The beer batter on these courgette flowers had a good crunch and a pleasing hoppy flavour of its own, and stands as a good indicator that the Wellington Arms fish and chips would have had plenty to recommend it. Here, though, it was holding in a filling of ricotta and mozzarella, and made a very enjoyable vegetarian starter. I've seen more tempura-like, thinner batters on other courgette flower dishes, but I quite liked the continuity of using the same batter as the fish and chips. Because why not?


The problem with serving pies in 2018 you are now automatically pitched against the work of Calum Franklin of Holborn Dining Rooms, and Stosie Madi of the Parkers Arms, who in the last couple of years have redefined how good the humble pie can be, and brought quite dramatically higher expectations down on pies that until recently could have been considered above reproach. It's not that the Wellington Arms venison pot pie is bad, or even not worth the very reasonable £17.75 they're asking for it, it's just you can't imagine the Holborn Dining Rooms or Parkers Arms serving meat just the wrong side of dry, that stuck to the mouth, and in a rather thin, wine-y sauce that needed a bit more beefing up with stock.

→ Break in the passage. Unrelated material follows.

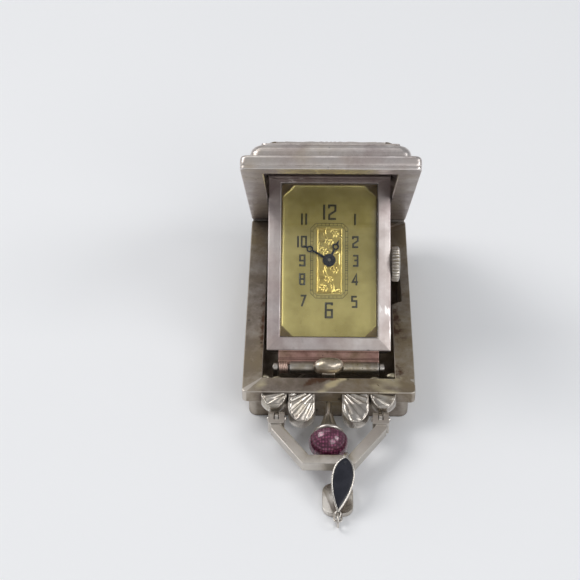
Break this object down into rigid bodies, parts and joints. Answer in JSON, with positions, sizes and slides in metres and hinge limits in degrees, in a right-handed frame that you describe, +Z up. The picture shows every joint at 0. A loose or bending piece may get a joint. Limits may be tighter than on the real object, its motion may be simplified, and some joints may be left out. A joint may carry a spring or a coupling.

Scallops wrapped in pancetta is another familiar gastropub play, and the Wellington are too confident and skillful an operation to serve anything less than a hugely enjoyable version of it. I suppose if you were determined to pick fault you could say that with a dish like this the kitchens are playing it safe somewhat, but then it's almost certainly only tragic saddos like me that could ever be "bored" with scallops wrapped in pancetta, as nobody else had an issue with them.


Perhaps a more reasonable criticism of the place is that despite a large and spectacular kitchen garden, the number of items marked "HG" (Home Grown) on the menu was limited to a few salad leaves and courgettes (plus flowers). Broad beans were apparently not ready yet, which is nobody's fault, but I spotted plenty of plump red strawberries in the garden which featured nowhere on the desserts menu, and things like Jersey Royals and other root vegetables, asparagus, tomatoes and peas were all bought in. Sincere apologies to the Wellington Arms if I'm completely trivialising the difficulties of running a functioning professional kitchen garden, but as one of those hopeless tragic saddos I mentioned earlier my first instinct when given a menu is to pick whatever the restaurant has been able to grow themselves, and on that front it was slim pickings.


But despite this, it was still hard not to be impressed by the sheer hospitality, warmth and professionalism of the Wellington Arms team. Desserts, solid if unspectacular versions of a treacle tart and Eton Mess (the latter using home grown rhubarb at least) would have been much harder to fault had the pacing of the evening and attentiveness of the staff been anything less than perfect the whole evening. And just look at that bill - without the £20 worth of jams and chutneys we took home with us this accomplished and enjoyable meal in charming surroundings came to under £50/head. By anyone's standards, this is a bargain.


So though not in the very top-tier of its ilk, there's still plenty to recommend at the Wellington, and you'd have to be very unlucky indeed to not to come away from a meal here thinking you'd got far more than your money's worth. And it's worth pointing out that the Top 50 Gastropub list that I have been working my way through over the last couple of years, pedantic definition of "gastropub" aside, is yet to really offer up a significant dud. Picking an entry and planning a day or two based around a meal there is a pretty-much-guaranteed way of having a lovely country gastro-break. So, where next?